Of interest to the profession, regulators, as well as sponsors and members of target benefit plans (now called ‘target pension arrangements’) are the new rules around plans where the sponsor does not commit to guaranteeing the benefits but rather commits to a rate of contribution.  I won’t go into my thoughts on those new standards here, but I will simply acknowledge that this update is a very thoughtful reflection on the difference in value between different types of pension guarantees.  The actuarial profession has done something good here.  They have correctly put into the hands of plan administrators (i.e. boards of trustees) some of the decisions about what is ‘fair’.

Interestingly, the legislators in Ontario weren’t comfortable with the uncertainty of what the new standards would say for Target Pension Arrangements and have already changed the rules so that the single-employer commuted value rules for ‘guaranteed pensions’ still apply to target benefit plans (at least for a while longer).  Gotcha – government is finally admitting that ‘fair’ is a political decision and not an actuarial calculation.  It will be interesting to see if other provinces follow Ontario’s lead.

Perhaps it won’t be long now before the actuarial profession gets out the business of setting these standards and just leaves legislators and regulators with the burden to decide what is fair – a burden that they should have owned from the beginning. 

Joe Nunes
Joe Nunes
Joseph Nunes, Co-founder and Executive Chairman of Actuarial Solutions Inc., has practiced in the area of pensions and retiree health plans for over 30 years. He has experience with many types of plans including single-employer, multi-employer, private sector, government, unionized, non-unionized, as well as registered and non-registered executive plans.

4 Comments

  1. Avatar Mike Duggan says:

    Thanks, Joe. A common sense approach is certainly welcome. Unfortunately, political decisions often absent common sense in decisions. It seems that Registered Pension Plans are no longer sacred, but rather subject to the whims of politics.

  2. Avatar Pat Johnston says:

    Alberta has gone the other way, at least for three of its public sector plans.

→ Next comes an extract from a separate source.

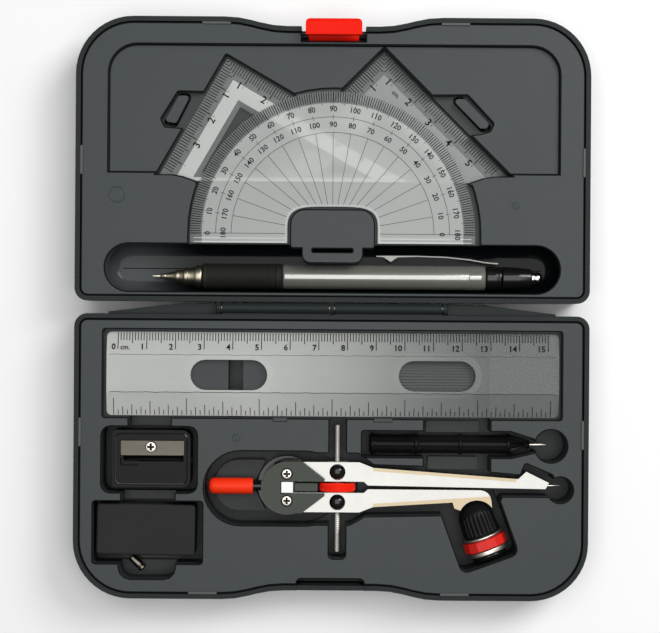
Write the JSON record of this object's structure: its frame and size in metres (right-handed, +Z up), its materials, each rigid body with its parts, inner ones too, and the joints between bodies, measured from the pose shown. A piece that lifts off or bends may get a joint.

For these plans, effective April 1, 2020, it is legislated that the accrued benefits can never be reduced (so is not a target benefit plan), but the commuted value basis for these public sector plans will be determined on the going concern funding basis, resulting in a 60-70% reduction in commuted values for young, short-service employees and a 30% reduction in commuted values for those close to early retirement age.

  3. Avatar Pat Johnston says:

    Regarding the concern about the actuarial profession setting the commuted value basis, I fully agree. There is no “natural” reason for a pension plan, which is providing a promise of a lifetime pension to the individual, to provide a lump sum alternative to a terminating member. This obligation is a mandated requirement by pension legislation. Having provided for this CV entitlement, however, it comes down to the basis (thus the underlying objective) for determining the CV under such legislated requirement. Unfortunately, those who made the law providing the CV option left it to the actuarial profession to have full discretion on what the CV was supposed to represent. Initially the underlying premise for the CV was the amount of funds the member would need to reinvest to provide the expected future pension payments. In the early 2000s, the entire underlying premise was changed to what value the market might put on the “pension asset”. Every few years the profession keeps tweaking its attempt to mathematically represent the value that the market would apply. The problem, as I see it, is that it shouldn’t be the actuarial profession making the decision of the underlying premise in the first place – it should be the legislators. Should the CV be the amount of funds that the member needs to reasonably be able to reinvest and provide the expected pension payments? Should it be a proxy of the value the market would put on the asset? Should it be some other underlying basis of determination? This question of underlying basis is one that the legislators who mandate a CV option in the first place should answer. This underlying principle shouldn’t be decided on, and/or changed, by a small committee in the actuarial profession.

  4. Avatar Roto says:

    When the retirement savings world was being assessed by the Regulators in Ontario, there was a demand from the financial industry to free up these pension assets to some degree. The changes to RRSP’s and DC plans that could no longer offer decummulation options in 1978 was a driver of these although now the demand is to re-allow such programs.

    In any event, the situation in review meant that plan sponsors/administrators would be able to commute the pension and distribute the money. The concept of course was that the amount being transferred should be enough that the individual could turn around and buy the same defined benefit from an insurer. The problem of course was that with many insurers all competing for business and assets the cost to buy the annuity would vary greatly.

    We also had the insurance company legislation which required the insurers to invest their assets in a manner to protect those insured which set out some long term standards. So how was the plan sponsor to determine the right CV when so much volatility/ variability existed.

    The solution, have the actuaries review the annuity market and come up with a formula that emulated/approximated the amount it would take to purchase the same pension in the market, providing all plan sponsors with an appropriate and reasonable method to commute pensions.

    Of course setting the standard to a number which looked like the amount that a person could use to immediately buy the same pension from an insurer seems to have disappeared. In a recent review/test. 4 insurers were asked how much would roughly $300,000 would buy for a 65 year old male. The answers (from the highest to the lowest) provided differed by almost $125 a month. The money would be transferred from a DB plan, the promised benefit in the DB plan was just under $100 more than the highest number provided by the insurers.

    The answer maybe was that the insurance industry should have been required to set a standard so there would not be variability. Of course it would then be the actuaries at the insurers setting the standard. And such may create other issues for plan sponsors who wished to have more aggressive actuarial assumptions in their valuations.

    As to the equity issue, it was and continues to be an item, the view was if a male and a female had the same job and earnings history over their career and were retiring at the same time from a DB plan, their pensions would be the same. If they took out the CV, the female would get a higher transfer. However, in a DC plan, the two individuals with the same amount of assets would end up with a different lifetime pension. This was not “equitable” although actuarially correct.

    The true intent of the legislation was to address the DC so called inequity but applying over DB plans caused other issues which have worsened overtime. But that is another story.

    In the end, many may be best to leave their money in the DB plan which may not be to the liking of the plan sponsor wishing to reduce admin costs and overall liabilities.